-- Begin Given data --
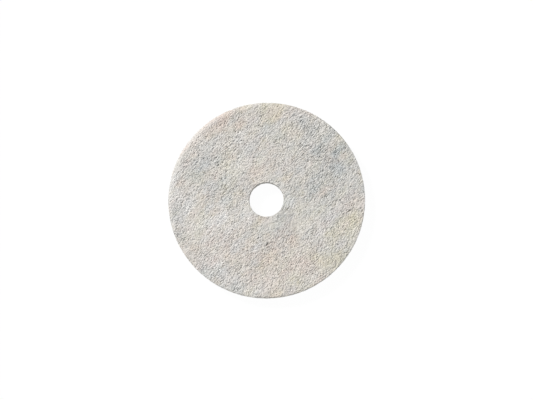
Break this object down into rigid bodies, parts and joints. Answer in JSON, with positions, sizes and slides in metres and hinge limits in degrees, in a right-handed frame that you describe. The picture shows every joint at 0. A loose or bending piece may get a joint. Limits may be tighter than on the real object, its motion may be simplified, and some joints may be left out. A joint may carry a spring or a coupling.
{
  "type": "nonwoven polishing pad",
  "caption": "Flat round felt-like polishing pad of layered nonwoven fibre, off-white natural-hair blend, straight cut rim and a round centre hole.",
  "frame": {"origin": "where the pad's axis meets the plane of its lower face", "axes": "+Z along the axis of spin, from the lower face to the upper one; the pad is round, so X and Y are free"},
  "size_m": [0.5079, 0.508, 0.0254],
  "materials": {
    "face_web": "matt, open blend of white synthetic fibre and cream and tan natural hair",
    "core_web": "matt, open blend of white synthetic fibre and cream and tan natural hair, cut edge"
  },
  "bodies": {
    "root": {"lower_face_ply": "face_web", "core_ply_1": "core_web", "core_ply_2": "core_web", "core_ply_3": "core_web", "core_ply_4": "core_web", "core_ply_5": "core_web", "core_ply_6": "core_web", "upper_face_ply": "face_web"}
  },
  "joints": []
}
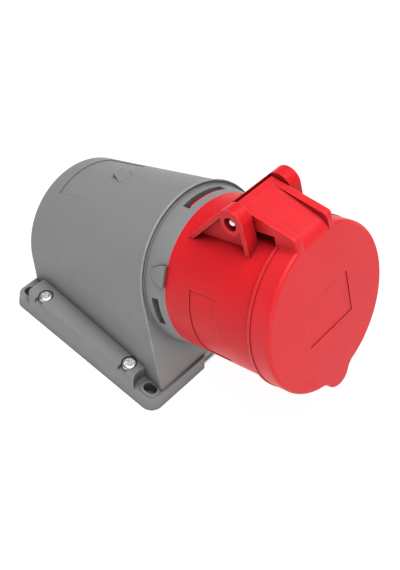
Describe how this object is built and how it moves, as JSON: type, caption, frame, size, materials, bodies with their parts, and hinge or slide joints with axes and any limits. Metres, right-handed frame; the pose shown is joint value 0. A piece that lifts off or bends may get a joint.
-- End Given data --
■ **Work to complete**: Extract the complete listing verbatim.

■ **Worked solution**:
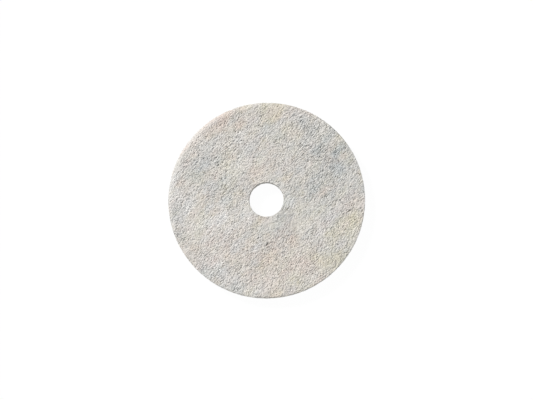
Break this object down into rigid bodies, parts and joints. Answer in JSON, with positions, sizes and slides in metres and hinge limits in degrees, in a right-handed frame that you describe. The picture shows every joint at 0. A loose or bending piece may get a joint. Limits may be tighter than on the real object, its motion may be simplified, and some joints may be left out. A joint may carry a spring or a coupling.
{
  "type": "nonwoven polishing pad",
  "caption": "Flat round felt-like polishing pad of layered nonwoven fibre, off-white natural-hair blend, straight cut rim and a round centre hole.",
  "frame": {"origin": "where the pad's axis meets the plane of its lower face", "axes": "+Z along the axis of spin, from the lower face to the upper one; the pad is round, so X and Y are free"},
  "size_m": [0.5079, 0.508, 0.0254],
  "materials": {
    "face_web": "matt, open blend of white synthetic fibre and cream and tan natural hair",
    "core_web": "matt, open blend of white synthetic fibre and cream and tan natural hair, cut edge"
  },
  "bodies": {
    "root": {"lower_face_ply": "face_web", "core_ply_1": "core_web", "core_ply_2": "core_web", "core_ply_3": "core_web", "core_ply_4": "core_web", "core_ply_5": "core_web", "core_ply_6": "core_web", "upper_face_ply": "face_web"}
  },
  "joints": []
}
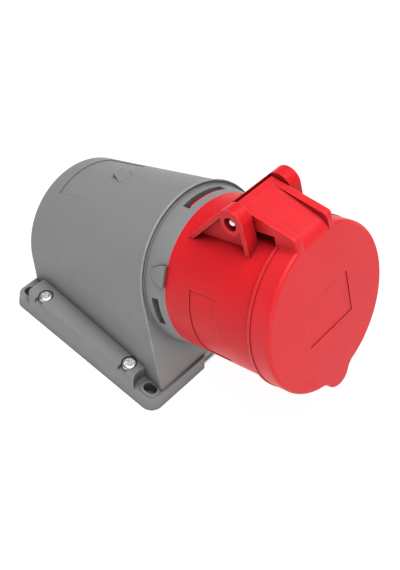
Describe how this object is built and how it moves, as JSON: type, caption, frame, size, materials, bodies with their parts, and hinge or slide joints with axes and any limits. Metres, right-handed frame; the pose shown is joint value 0. A piece that lifts off or bends may get a joint.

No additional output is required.